Part memento mori for architecture, and part invocation to
reimagine the design values that lay at the heart of its creative
purpose. Buildings, although inanimate, are often assumed to have
"life." And the architect, through the act of design, is assumed to
be their conceiver and creator. But what of the "death" of
buildings? What of the decay, deterioration, and destruction to
which they are inevitably subject? And what might such endings mean
for architecture's sense of itself? In Buildings Must Die, Stephen
Cairns and Jane Jacobs look awry at core architectural concerns.

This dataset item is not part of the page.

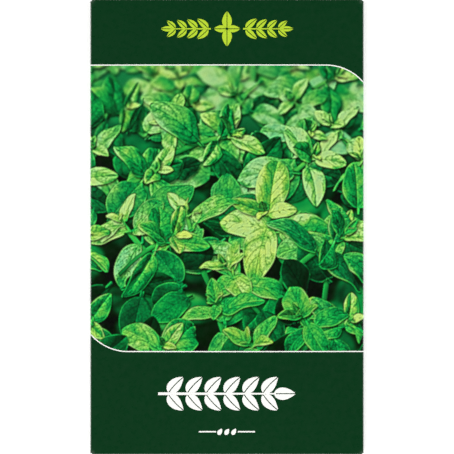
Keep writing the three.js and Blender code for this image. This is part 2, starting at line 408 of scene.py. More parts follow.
# Small relief of the front: waves that fan in from each corner and die away from it, slow hills
# from two crossed waves, and a soft ridge over the sachet's edge. All of it fades out at the
# folds.
def frontRelief(x, y):
    u, v = x / panelX, y / panelY
    fade = np.clip((1 - u ** 8) * (1 - v ** 8), 0, 1)
    (ahead, up), (aheadToo, upToo) = packet["swellWaves"]
    first = np.sin(ahead * u + up * v + packet["swellShift"])
    relief = packet["swell"] * (first * np.cos(aheadToo * u + upToo * v) - packet["swellDip"])
    risen, faded = packet["puckerReach"]
    for sideX, sideY, turns in packet["fans"]:
        inX, inY = panelX - sideX * x, panelY - sideY * y
        away = np.hypot(inX, inY)
        fan = np.cos(turns * np.arctan2(inY, inX) + turns)
        rise = np.exp(-away / faded) * (1 - bell(away, risen))
        relief = relief + packet["pucker"] * fan * rise
    height, width = packet["ridge"]
    return (relief + height * bell(pastSachet(x, y), width)) * fade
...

They examine spalling concrete and creeping rust, contemplate ruins
old and new, and pick through the rubble of earthquake-shattered
churches, imploded housing projects, and demolished Brutalist
office buildings. Their investigation of the death of buildings
reorders architectural notions of creativity, reshapes
architecture's preoccupation with good form, loosens its vanities
of durability, and expands its sense of value. It does so not to
kill off architecture as we know it, but to rethink its agency and
its capacity to make worlds differently. Cairns and Jacobs offer an
original contemplation of architecture that draws on theories of
waste and value. Their richly illustrated case studies of building
"deaths" include the planned and the unintended, the lamented and
the celebrated. They take us from Moline to Christchurch, from
London to Bangkok, from Tokyo to Paris. And they feature the work
of such architects as Eero Saarinen, Carlo Scarpa, Cedric Price,
Arata Isozaki, Rem Koolhaas and Francois Roche. Buildings Must Die
is both a memento mori for architecture and a call to to reimagine
the design values that lay at the heart of its creative purpose.